## EXERCISE DIRECTIONS
Your task is to return, exactly, the run of lines starting at the line holding "Reconstruct the object" and ending at the line holding "# Bearings are", both ends included and no other lines.

## WORKING DATA

* * *

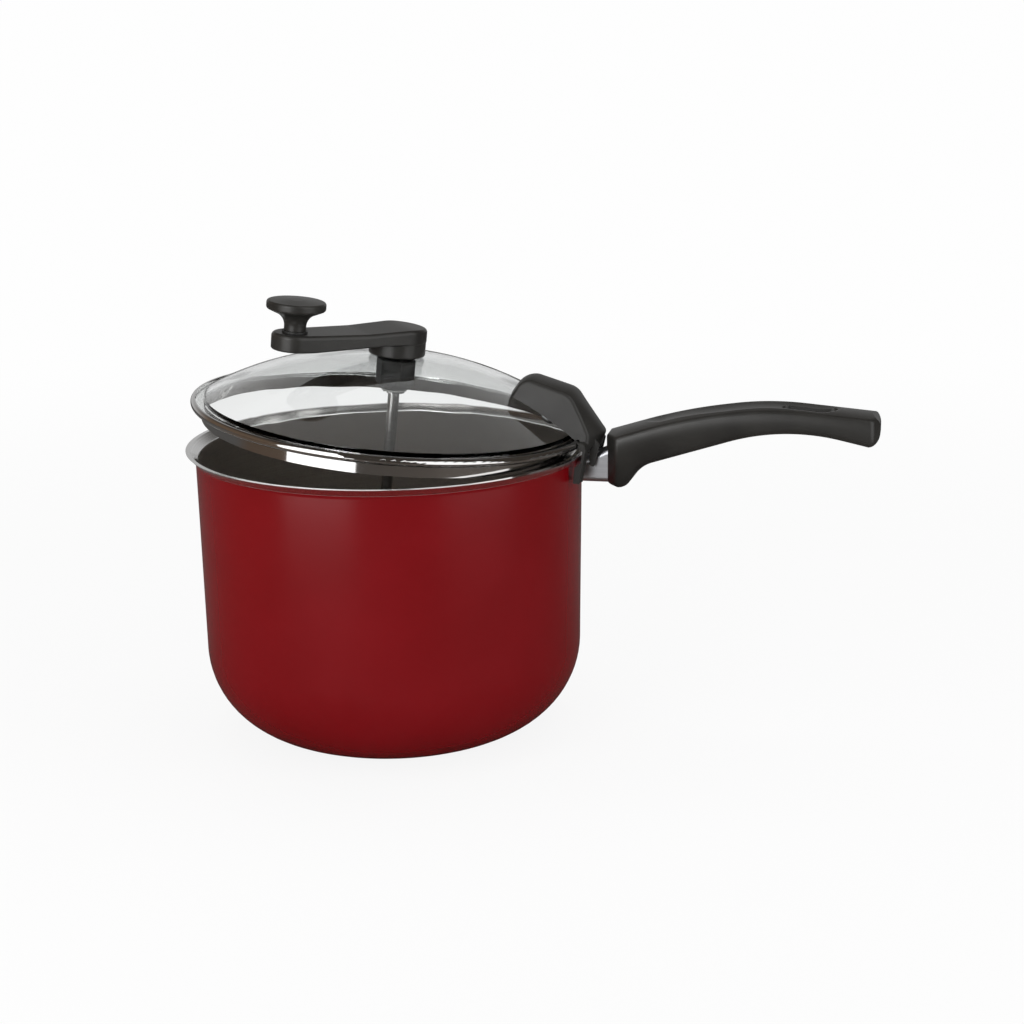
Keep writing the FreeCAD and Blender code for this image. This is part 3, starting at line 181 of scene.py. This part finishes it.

* * *

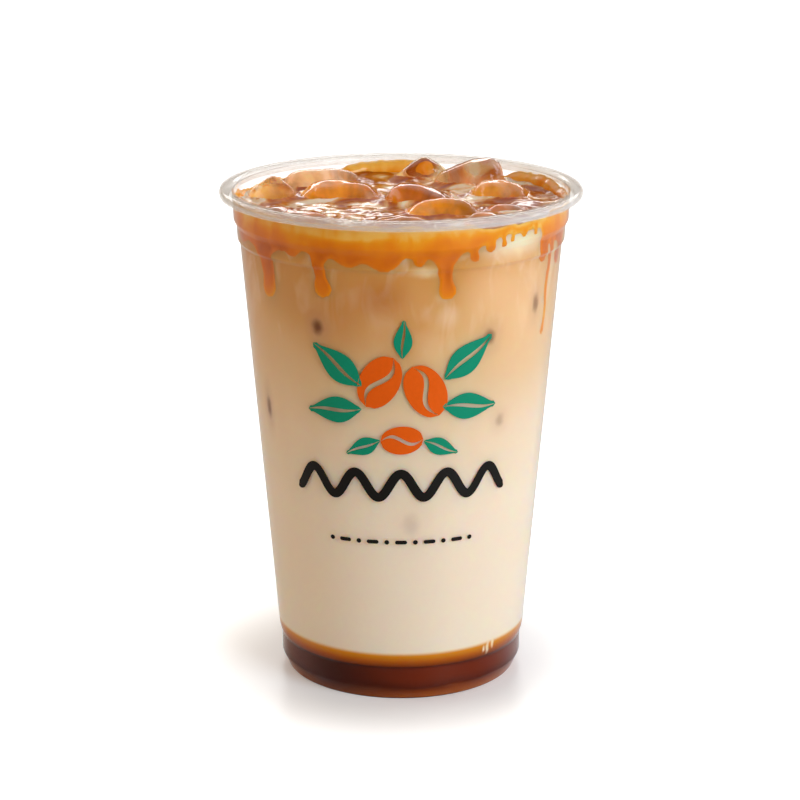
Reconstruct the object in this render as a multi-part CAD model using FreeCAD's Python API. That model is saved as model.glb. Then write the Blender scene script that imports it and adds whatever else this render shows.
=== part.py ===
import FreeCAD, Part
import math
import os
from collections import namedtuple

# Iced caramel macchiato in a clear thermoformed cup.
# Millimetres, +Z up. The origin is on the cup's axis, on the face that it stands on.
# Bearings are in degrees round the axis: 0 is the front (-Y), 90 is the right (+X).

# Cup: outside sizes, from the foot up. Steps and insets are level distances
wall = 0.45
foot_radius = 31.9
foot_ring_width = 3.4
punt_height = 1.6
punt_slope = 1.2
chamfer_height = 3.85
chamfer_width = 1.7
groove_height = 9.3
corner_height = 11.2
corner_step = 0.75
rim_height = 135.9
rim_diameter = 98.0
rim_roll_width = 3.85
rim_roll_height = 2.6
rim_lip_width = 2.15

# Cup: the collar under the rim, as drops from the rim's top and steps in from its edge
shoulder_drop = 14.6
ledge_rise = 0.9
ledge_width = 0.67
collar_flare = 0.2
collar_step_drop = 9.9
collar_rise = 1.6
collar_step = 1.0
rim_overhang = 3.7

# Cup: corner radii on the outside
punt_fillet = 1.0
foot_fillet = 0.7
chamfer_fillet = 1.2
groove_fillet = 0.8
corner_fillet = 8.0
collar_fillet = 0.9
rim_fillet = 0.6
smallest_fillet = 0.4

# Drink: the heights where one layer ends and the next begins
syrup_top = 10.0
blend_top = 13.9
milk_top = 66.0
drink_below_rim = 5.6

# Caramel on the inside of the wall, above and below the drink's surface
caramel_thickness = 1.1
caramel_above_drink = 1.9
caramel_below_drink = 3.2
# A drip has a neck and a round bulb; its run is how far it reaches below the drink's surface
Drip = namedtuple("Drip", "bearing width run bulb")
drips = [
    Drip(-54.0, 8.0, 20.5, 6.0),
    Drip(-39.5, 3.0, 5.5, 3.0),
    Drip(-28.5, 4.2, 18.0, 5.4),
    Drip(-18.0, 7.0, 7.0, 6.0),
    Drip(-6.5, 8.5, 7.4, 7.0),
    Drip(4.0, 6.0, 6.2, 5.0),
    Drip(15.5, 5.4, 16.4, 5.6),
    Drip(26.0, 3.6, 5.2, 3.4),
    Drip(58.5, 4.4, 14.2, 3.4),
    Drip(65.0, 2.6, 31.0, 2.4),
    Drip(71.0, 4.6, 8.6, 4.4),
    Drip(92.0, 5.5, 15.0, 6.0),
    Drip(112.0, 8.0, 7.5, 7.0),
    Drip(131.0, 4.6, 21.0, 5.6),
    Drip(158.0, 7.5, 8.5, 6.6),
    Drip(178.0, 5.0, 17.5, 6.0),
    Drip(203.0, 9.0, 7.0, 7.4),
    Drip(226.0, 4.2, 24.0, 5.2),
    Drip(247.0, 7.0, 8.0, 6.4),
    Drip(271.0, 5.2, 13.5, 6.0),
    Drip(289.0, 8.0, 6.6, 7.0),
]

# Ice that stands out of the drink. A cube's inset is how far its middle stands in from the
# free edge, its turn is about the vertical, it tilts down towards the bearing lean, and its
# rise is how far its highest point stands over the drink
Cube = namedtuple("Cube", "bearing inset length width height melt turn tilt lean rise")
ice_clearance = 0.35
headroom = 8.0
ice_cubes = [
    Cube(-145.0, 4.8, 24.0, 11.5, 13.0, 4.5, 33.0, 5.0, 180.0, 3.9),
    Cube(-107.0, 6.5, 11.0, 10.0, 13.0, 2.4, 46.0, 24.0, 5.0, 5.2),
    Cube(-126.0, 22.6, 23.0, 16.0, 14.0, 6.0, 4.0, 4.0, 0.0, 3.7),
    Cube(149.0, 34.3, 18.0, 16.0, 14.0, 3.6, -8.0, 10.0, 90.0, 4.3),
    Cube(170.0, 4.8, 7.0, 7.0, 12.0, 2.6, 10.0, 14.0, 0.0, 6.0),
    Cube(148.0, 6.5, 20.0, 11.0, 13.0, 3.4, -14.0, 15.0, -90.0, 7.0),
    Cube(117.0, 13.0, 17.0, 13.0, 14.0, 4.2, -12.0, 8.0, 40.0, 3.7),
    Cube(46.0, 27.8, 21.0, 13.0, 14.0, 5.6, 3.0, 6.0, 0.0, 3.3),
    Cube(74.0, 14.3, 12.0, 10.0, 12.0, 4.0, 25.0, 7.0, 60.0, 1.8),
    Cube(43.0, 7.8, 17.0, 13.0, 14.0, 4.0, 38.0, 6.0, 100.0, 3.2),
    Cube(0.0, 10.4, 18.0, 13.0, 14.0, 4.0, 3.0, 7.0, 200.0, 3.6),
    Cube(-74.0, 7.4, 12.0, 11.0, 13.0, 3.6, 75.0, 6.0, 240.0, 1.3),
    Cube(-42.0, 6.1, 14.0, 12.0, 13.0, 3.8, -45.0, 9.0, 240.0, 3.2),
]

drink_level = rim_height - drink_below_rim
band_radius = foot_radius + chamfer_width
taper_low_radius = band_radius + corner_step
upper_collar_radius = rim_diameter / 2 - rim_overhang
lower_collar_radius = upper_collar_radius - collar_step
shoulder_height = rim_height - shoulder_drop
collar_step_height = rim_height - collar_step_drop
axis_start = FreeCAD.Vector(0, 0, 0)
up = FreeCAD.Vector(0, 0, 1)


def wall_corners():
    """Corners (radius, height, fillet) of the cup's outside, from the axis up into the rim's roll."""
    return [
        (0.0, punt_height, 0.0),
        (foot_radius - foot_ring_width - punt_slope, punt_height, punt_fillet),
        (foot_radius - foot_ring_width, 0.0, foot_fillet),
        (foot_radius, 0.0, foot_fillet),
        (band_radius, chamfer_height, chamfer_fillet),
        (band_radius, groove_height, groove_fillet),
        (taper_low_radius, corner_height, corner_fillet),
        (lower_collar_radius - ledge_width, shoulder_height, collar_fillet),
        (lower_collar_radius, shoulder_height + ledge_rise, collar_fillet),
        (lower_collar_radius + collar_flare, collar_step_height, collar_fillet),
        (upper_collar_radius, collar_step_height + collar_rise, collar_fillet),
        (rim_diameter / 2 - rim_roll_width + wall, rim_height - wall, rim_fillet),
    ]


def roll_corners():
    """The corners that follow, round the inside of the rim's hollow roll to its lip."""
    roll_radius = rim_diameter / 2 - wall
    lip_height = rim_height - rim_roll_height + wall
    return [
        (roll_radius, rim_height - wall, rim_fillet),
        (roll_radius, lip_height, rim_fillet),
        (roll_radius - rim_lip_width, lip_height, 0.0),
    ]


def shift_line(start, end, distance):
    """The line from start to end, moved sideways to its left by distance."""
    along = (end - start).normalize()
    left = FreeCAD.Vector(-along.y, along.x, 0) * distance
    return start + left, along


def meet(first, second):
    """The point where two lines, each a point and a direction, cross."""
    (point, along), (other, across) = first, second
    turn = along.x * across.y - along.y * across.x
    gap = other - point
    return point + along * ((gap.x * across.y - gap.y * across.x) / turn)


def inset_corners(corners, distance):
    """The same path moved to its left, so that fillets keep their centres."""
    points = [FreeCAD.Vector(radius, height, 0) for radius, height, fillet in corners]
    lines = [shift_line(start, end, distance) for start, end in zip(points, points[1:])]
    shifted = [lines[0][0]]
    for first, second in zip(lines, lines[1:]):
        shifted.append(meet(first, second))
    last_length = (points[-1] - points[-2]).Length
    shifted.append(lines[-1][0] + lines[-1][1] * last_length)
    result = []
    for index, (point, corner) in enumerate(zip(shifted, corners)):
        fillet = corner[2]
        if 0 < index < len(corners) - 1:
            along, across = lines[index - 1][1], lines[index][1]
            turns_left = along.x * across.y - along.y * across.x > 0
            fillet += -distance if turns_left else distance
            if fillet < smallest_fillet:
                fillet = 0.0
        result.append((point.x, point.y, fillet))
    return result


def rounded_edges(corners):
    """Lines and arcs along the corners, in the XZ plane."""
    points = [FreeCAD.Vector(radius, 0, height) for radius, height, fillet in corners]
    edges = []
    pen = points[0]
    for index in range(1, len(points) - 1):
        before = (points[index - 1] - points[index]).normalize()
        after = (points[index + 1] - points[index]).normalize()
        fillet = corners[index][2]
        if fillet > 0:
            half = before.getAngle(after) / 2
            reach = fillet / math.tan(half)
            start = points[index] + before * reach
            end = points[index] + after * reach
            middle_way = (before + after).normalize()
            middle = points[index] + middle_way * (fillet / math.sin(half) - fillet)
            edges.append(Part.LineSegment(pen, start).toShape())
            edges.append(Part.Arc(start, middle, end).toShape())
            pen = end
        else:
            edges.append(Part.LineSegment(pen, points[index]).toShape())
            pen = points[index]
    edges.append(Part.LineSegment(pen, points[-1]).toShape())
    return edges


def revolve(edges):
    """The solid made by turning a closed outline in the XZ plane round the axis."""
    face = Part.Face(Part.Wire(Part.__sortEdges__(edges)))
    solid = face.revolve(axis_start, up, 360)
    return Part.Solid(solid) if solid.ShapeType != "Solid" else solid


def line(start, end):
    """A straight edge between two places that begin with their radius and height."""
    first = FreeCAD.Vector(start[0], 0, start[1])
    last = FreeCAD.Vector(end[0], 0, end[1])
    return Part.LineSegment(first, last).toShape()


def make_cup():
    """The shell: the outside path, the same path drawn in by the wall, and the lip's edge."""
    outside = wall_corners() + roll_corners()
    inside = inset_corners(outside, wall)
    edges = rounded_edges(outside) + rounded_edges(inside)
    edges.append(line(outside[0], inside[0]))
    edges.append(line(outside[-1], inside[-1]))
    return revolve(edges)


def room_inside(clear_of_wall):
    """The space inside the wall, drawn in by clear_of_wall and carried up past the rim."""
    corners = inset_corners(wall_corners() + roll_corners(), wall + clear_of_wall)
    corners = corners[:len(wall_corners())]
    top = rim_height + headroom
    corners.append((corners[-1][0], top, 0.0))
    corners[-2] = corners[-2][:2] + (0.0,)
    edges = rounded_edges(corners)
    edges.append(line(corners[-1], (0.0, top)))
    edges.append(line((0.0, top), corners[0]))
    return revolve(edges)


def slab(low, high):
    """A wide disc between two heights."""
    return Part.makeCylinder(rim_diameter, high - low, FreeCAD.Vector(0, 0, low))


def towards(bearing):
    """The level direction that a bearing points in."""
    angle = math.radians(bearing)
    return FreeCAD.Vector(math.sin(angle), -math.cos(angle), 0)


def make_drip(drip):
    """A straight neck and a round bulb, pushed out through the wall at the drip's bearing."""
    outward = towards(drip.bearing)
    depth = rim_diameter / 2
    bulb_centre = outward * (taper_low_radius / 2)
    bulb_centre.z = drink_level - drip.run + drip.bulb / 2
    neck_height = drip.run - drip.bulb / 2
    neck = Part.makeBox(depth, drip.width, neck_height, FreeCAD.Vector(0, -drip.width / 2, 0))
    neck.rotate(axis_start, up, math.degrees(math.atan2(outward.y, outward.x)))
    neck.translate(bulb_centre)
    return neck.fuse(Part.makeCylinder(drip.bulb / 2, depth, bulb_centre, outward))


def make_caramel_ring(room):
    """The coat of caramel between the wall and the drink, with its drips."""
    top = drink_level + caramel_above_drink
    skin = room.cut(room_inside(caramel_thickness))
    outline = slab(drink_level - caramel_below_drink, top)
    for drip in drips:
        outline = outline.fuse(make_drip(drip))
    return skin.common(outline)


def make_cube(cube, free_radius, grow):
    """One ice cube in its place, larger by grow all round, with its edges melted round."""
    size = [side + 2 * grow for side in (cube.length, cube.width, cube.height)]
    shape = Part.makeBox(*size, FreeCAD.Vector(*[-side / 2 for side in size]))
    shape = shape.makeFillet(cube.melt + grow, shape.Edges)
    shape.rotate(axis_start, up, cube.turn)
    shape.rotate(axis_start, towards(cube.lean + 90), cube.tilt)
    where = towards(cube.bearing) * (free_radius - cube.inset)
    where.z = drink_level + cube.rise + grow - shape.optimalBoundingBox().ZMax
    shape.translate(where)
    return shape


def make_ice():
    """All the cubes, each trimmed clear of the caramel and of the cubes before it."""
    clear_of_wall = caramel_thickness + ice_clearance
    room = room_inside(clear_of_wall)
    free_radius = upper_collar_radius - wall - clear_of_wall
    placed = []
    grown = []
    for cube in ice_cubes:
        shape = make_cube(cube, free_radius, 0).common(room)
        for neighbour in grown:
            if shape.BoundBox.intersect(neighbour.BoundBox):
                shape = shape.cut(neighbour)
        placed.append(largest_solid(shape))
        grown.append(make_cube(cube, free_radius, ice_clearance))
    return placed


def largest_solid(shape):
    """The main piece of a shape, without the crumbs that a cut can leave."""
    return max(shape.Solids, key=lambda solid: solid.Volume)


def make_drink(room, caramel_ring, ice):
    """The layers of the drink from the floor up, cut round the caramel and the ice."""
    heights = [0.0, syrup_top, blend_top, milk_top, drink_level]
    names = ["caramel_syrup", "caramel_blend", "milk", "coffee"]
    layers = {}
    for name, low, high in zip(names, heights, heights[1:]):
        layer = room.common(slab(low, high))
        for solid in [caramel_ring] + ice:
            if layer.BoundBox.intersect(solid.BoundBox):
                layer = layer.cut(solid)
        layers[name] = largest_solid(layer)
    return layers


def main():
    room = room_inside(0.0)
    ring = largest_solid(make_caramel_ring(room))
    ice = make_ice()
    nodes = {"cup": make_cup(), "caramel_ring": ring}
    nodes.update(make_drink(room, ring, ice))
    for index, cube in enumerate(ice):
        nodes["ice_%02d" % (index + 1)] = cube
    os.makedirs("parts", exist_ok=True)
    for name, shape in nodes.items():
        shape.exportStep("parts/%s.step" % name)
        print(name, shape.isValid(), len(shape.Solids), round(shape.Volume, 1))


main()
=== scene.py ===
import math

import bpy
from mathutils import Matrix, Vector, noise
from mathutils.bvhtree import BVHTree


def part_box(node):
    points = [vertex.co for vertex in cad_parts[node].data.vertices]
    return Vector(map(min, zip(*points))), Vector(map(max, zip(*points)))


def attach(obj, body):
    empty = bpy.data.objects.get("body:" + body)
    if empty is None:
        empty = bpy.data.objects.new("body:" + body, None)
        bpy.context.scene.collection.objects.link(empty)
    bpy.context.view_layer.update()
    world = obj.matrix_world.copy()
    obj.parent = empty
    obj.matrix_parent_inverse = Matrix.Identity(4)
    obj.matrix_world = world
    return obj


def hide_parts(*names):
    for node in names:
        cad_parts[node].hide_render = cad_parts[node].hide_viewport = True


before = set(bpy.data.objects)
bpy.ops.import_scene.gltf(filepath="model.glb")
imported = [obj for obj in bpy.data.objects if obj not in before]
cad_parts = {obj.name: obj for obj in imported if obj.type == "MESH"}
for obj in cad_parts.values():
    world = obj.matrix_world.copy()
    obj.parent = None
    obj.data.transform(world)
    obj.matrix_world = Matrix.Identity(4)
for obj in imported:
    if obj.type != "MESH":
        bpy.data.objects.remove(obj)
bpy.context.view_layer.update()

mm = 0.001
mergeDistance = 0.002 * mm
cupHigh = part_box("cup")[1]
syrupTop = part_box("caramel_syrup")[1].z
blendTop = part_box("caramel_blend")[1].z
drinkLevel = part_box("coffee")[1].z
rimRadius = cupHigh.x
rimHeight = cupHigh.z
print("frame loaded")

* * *

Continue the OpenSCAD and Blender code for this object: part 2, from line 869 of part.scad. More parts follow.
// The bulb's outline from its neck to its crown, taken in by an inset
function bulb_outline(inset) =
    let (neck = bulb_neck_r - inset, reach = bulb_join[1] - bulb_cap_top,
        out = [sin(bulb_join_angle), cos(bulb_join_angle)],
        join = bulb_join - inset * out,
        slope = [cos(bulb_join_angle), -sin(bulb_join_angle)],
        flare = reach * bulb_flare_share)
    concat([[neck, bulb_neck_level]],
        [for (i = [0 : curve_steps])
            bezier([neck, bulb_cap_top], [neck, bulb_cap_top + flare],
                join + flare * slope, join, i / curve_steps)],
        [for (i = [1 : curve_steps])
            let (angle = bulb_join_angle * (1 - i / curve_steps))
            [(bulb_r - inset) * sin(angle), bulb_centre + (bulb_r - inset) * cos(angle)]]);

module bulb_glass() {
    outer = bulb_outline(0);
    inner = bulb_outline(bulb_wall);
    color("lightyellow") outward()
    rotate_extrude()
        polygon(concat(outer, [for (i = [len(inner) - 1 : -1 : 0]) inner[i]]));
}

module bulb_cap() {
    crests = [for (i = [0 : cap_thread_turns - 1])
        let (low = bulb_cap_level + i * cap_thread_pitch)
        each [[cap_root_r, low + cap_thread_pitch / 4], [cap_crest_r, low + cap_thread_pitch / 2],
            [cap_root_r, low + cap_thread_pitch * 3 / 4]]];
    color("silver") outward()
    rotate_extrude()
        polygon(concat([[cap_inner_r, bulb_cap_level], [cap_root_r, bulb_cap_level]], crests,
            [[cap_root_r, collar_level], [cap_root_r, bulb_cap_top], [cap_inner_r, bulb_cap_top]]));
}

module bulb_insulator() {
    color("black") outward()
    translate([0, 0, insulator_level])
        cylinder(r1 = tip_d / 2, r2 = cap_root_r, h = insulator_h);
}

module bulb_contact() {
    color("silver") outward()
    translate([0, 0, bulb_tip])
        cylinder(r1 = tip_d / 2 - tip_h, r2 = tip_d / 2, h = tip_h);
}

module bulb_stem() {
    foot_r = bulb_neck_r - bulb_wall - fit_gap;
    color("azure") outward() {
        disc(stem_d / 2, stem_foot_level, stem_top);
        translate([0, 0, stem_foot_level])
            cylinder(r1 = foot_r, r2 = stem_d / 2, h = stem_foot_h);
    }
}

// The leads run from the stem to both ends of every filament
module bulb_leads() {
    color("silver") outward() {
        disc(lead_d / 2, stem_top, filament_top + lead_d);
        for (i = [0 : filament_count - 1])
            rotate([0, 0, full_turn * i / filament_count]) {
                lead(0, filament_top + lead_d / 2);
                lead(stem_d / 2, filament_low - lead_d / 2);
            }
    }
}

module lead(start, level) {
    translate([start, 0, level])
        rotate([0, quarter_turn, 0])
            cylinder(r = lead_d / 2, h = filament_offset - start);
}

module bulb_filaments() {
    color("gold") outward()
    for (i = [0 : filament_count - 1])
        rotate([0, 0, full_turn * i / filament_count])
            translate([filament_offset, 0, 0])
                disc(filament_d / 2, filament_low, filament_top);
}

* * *

## REPLY
Reconstruct the object in this render as a multi-part CAD model using FreeCAD's Python API. That model is saved as model.glb. Then write the Blender scene script that imports it and adds whatever else this render shows.
=== part.py ===
import FreeCAD, Part
import math
import os
from collections import namedtuple

# Iced caramel macchiato in a clear thermoformed cup.
# Millimetres, +Z up. The origin is on the cup's axis, on the face that it stands on.
# Bearings are in degrees round the axis: 0 is the front (-Y), 90 is the right (+X).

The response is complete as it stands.